Вагончик тронется — перрон останется…

Говорят, что человек может долго, не отрываясь, смотреть на горящий огонь и воду, будь то река, море или водопад. Наверное, такое у нас от далеких предков.

К этим предметам созерцания я бы добавил еще одно: проплывающий мимо пейзаж в вагонном окне. И не важно, впервые ты его видишь или нет. Но каждый раз какая-то неведомая сила притягивает наш взор к стеклу, не так ли? За ним - уходящие поля, зелень лесополос, луга и реки, переезды со шлагбаумами, за которыми томятся в ожидании нашего проезда автомобили.

Завтра - День железнодорожника, праздник всех, кто старается, чтобы нам, пассажирам, было комфортно в пути. Спасибо им за это.

В огромной России по стальным магистралям можно ехать сутками, а можно — часами или несколько минут: тут уж кому куда.

Транспорт

На небольшие расстояния народ предпочитает добираться электричками. Вот она, Чертково-Лихая из четырех вагонов, останавливается у миллеровского вокзала. Летом у нее приверженцев больше, ибо электричку не задерживают, как автобусы, многочасовые автомобильные пробки на трассе М-4 «Дон».

У каждого пассажира свой маршрут.
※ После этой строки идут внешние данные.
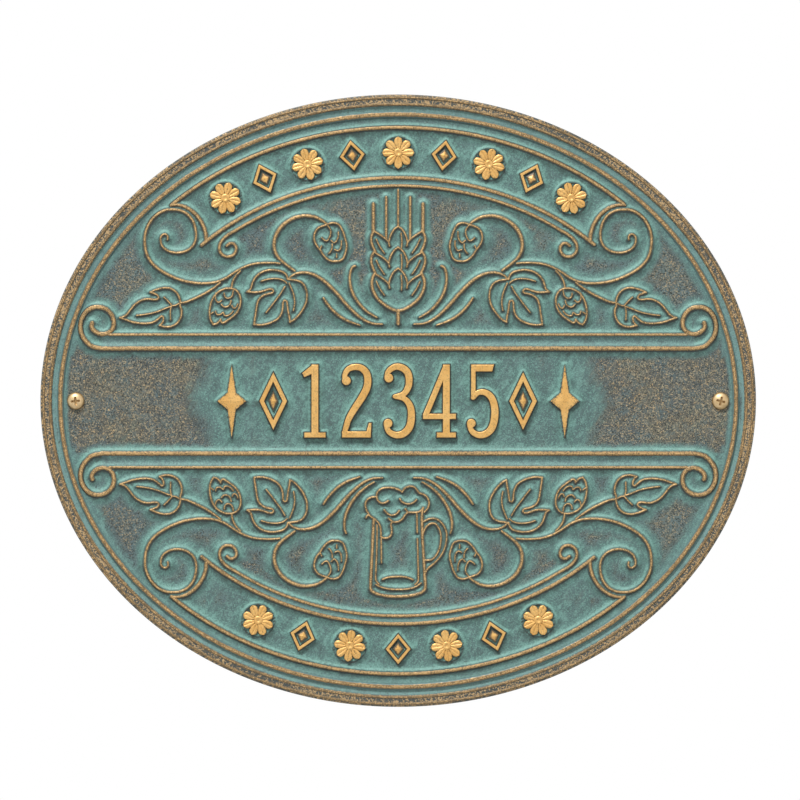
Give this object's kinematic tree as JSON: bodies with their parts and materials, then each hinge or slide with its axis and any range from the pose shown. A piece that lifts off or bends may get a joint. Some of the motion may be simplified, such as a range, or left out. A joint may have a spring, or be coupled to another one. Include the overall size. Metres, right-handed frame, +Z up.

Но многие ездят на базар и на украинский рынок в Чертково. Говорят, что цены там дешевле российских. Оттуда везут мед, продукты, промтовары, обувь. В основном это пенсионеры. Поездка им — событие в череде будней, а бюджету — экономия.

В Миллерово электричка стоит минут двадцать. Все успевают и выйти, и зайти. По вагонам проходит молоденький сержант полиции, внимательно поглядывая на пассажиров. Рядом с ним высокий парень в гражданском, занят тем же. Патруль следит за порядком и ищет взором тех, кто находится в розыске.

У них — служба, а пассажиры рассаживаются, открывают окна, чтобы на ходу выдуло летний зной.

Компания пенсионеров горячо спорит о политике, ругают все власти сверху донизу. Высокий старик в сетчатой шляпе заявляет:

— Сажать чаще надо, вон ворья сколько развелось. Эх, Сталина на них нет!

Щупленький оппонент трясет перед его лицом пальцем:

— Было уже такое, полстраны твой Иосиф в лагеря загнал. Нет уж! Просто Путину надо Думу распустить, а себе набрать новых помощников — вроде уполномоченных. Чтобы они по всей стране ездили да порядок наводили, а не в Кремле бумажки перебирали.

Спор вспыхивает с новой силой.

В середине вагона гомонят цыганки, они едут из Миллерово с продуктами. Одна из них, молодуха, недавно со скорбным видом и младенцем на руках просила милостыню у входа в магазин «Магнит». Теперь же скорби нет и в помине. Белозубая улыбка не сходит с ее смуглого, как у индианки, лица. Она что-то весело рассказывает подругам, те громко смеются и всплескивают руками — жизнь прекрасна.

А через проход дама с веером и в яркой косметике жалуется любопытствующей попутчице на невестку: мол, такая-сякая, не хозяйка, сыном вертит, как хочет. Внучку к ним не пускает, говорит, у вас во дворе грязно, утки. «А уток наших есть не отказываются, только давай», — громко обличает молодое семейство дама и взмахивает сложенным веером, словно подводя черту под наболевшей темой.

Вот в проходе появляется испитого вида бард лет тридцати пяти с гитарой. Он, чуть фальшивя, бодро спел детскую песенку о том, что в Африке горы вот такой вышины, что там крокодилы, бегемоты, а-а-а-и зеленый попугай. Почитатели бродячего музыканта вознаградили его нещедрым гонораром, и бард отправился в следующий вагон.

А его вскоре сменил грузный дядя с большой сумкой, предлагавший купить у него вечные лампочки.

— Сделаны в Европе, нанотехнология, горят бессменно десять лет, с гарантией, — увещевал он. — Цена всего 300 рублей, затраты сто раз окупятся.

Но народ на вечные лампочки не клюнул, и популяризатор технического прогресса удалился ни с чем.

Электричка мчится вперед. За полчаса пути-пять остановок. Зато людям удобно.

Вагон плавно набирает ход. В окне — широкий луг. На нем мотоцикл с коляской и мужчина, который наливает из бидона воду в ведра двум коровам.

Рядом с ним парнишка лет семи в оранжевой бейсболке и выгоревших шортах. Он приветливо машет рукой электричке, что-то кричит и широко улыбается. Машинист свистнул ему в ответ, и мы едем дальше.

После железной у каждого потом — своя дорога.